═════ SUPPLIED DATA ═════
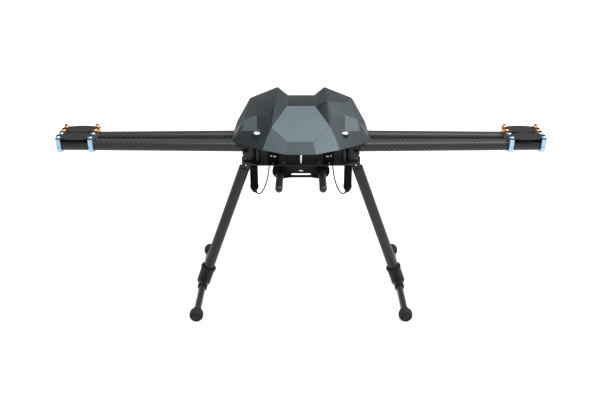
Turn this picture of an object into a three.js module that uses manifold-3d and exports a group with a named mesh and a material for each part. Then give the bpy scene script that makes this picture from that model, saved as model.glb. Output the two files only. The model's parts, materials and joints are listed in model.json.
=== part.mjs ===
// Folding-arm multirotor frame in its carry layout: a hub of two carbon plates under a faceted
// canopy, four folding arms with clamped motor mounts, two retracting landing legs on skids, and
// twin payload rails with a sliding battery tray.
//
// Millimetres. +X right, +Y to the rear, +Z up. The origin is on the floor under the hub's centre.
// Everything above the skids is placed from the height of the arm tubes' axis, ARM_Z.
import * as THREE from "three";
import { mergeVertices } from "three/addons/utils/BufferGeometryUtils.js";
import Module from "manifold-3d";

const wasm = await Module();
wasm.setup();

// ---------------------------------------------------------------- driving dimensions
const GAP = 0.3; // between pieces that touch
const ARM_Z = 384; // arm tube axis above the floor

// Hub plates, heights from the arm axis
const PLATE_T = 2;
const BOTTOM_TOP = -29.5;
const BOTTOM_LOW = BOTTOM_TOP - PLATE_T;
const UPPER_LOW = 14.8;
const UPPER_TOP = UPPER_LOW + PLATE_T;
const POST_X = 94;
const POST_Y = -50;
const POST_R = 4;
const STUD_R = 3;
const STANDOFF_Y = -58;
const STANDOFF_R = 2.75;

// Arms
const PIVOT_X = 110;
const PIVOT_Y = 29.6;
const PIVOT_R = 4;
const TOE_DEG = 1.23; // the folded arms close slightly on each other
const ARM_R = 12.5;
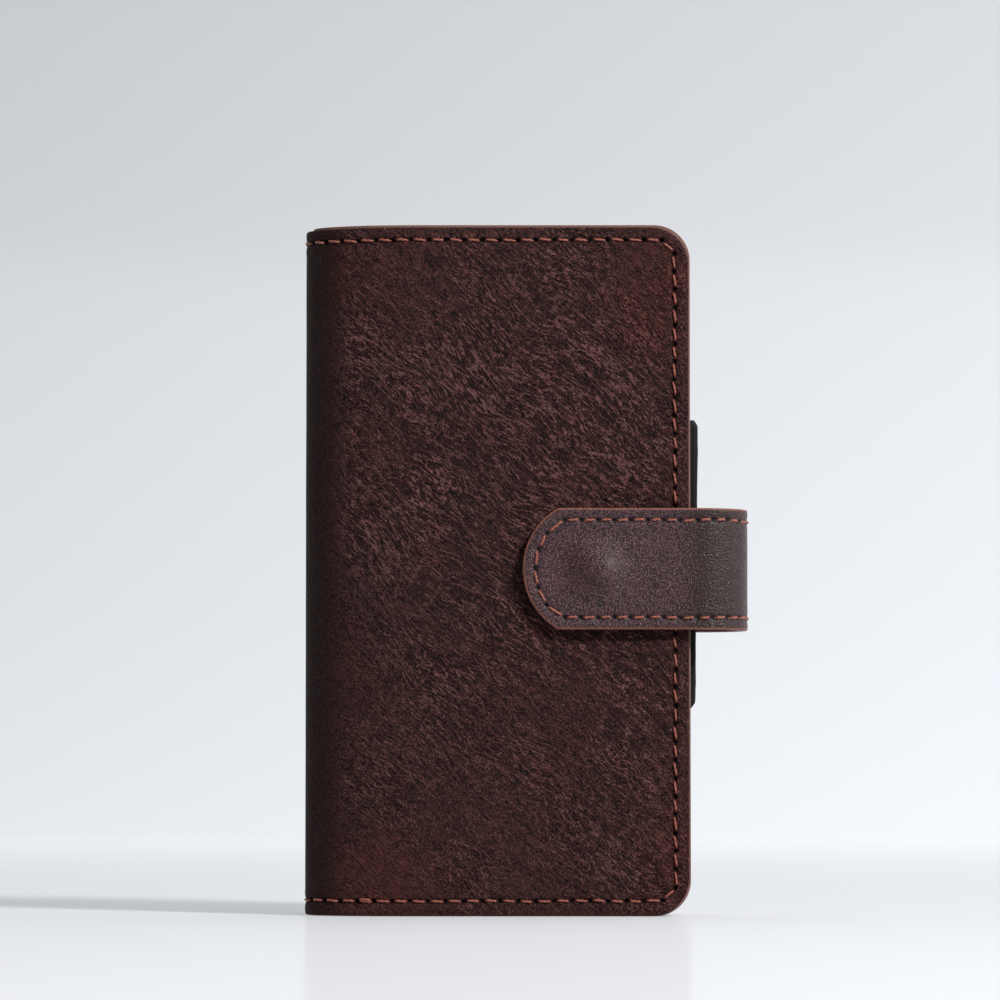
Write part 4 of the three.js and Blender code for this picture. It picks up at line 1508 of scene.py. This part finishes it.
═════
Give back the whole listing, word for word.

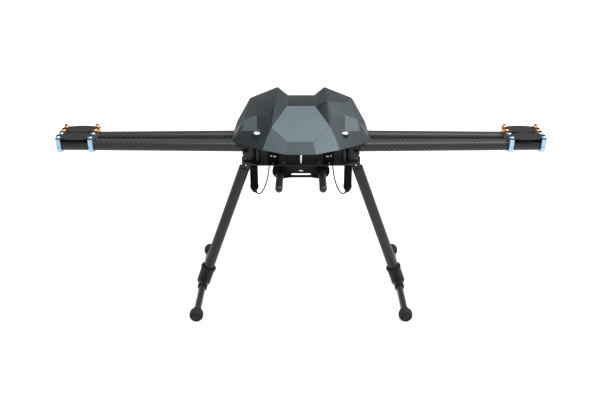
Turn this picture of an object into a three.js module that uses manifold-3d and exports a group with a named mesh and a material for each part. Then give the bpy scene script that makes this picture from that model, saved as model.glb. Output the two files only. The model's parts, materials and joints are listed in model.json.
=== part.mjs ===
// Folding-arm multirotor frame in its carry layout: a hub of two carbon plates under a faceted
// canopy, four folding arms with clamped motor mounts, two retracting landing legs on skids, and
// twin payload rails with a sliding battery tray.
//
// Millimetres. +X right, +Y to the rear, +Z up. The origin is on the floor under the hub's centre.
// Everything above the skids is placed from the height of the arm tubes' axis, ARM_Z.
import * as THREE from "three";
import { mergeVertices } from "three/addons/utils/BufferGeometryUtils.js";
import Module from "manifold-3d";

const wasm = await Module();
wasm.setup();

// ---------------------------------------------------------------- driving dimensions
const GAP = 0.3; // between pieces that touch
const ARM_Z = 384; // arm tube axis above the floor

// Hub plates, heights from the arm axis
const PLATE_T = 2;
const BOTTOM_TOP = -29.5;
const BOTTOM_LOW = BOTTOM_TOP - PLATE_T;
const UPPER_LOW = 14.8;
const UPPER_TOP = UPPER_LOW + PLATE_T;
const POST_X = 94;
const POST_Y = -50;
const POST_R = 4;
const STUD_R = 3;
const STANDOFF_Y = -58;
const STANDOFF_R = 2.75;

// Arms
const PIVOT_X = 110;
const PIVOT_Y = 29.6;
const PIVOT_R = 4;
const TOE_DEG = 1.23; // the folded arms close slightly on each other
const ARM_R = 12.5;
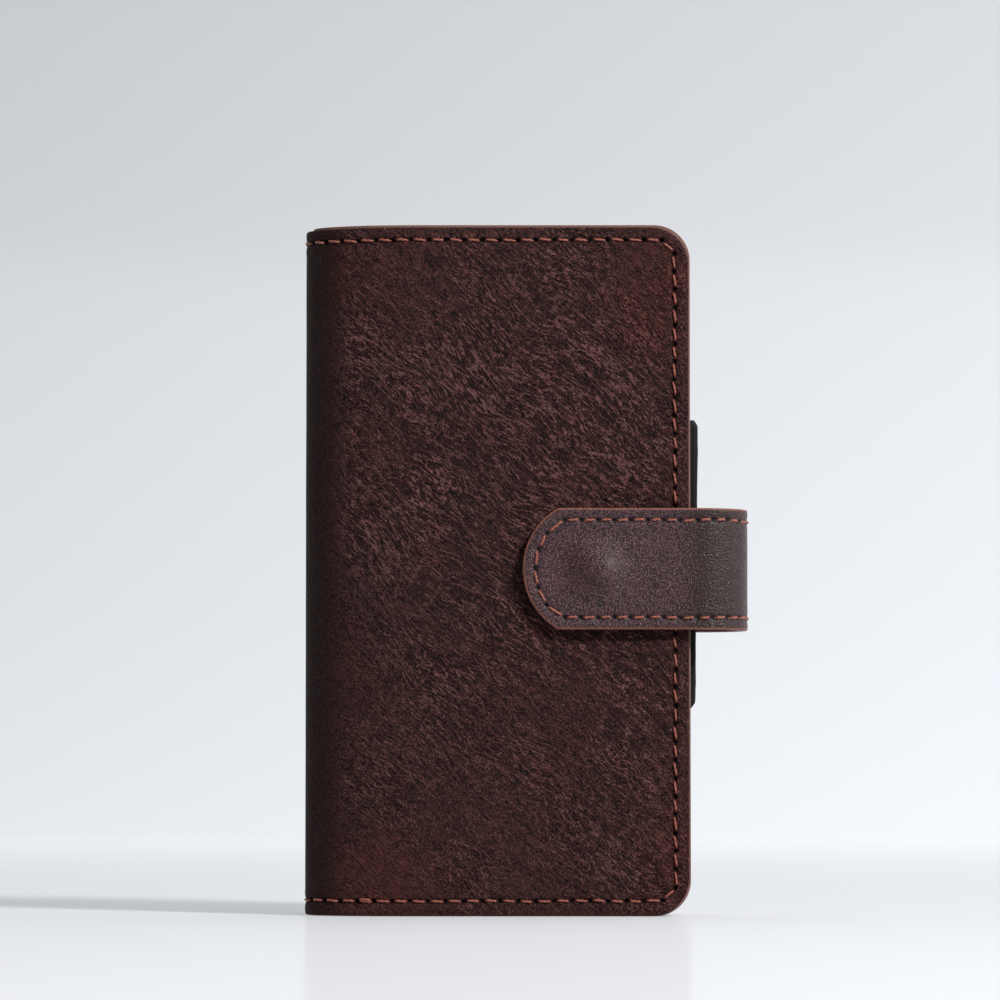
Write part 4 of the three.js and Blender code for this picture. It picks up at line 1508 of scene.py. This part finishes it.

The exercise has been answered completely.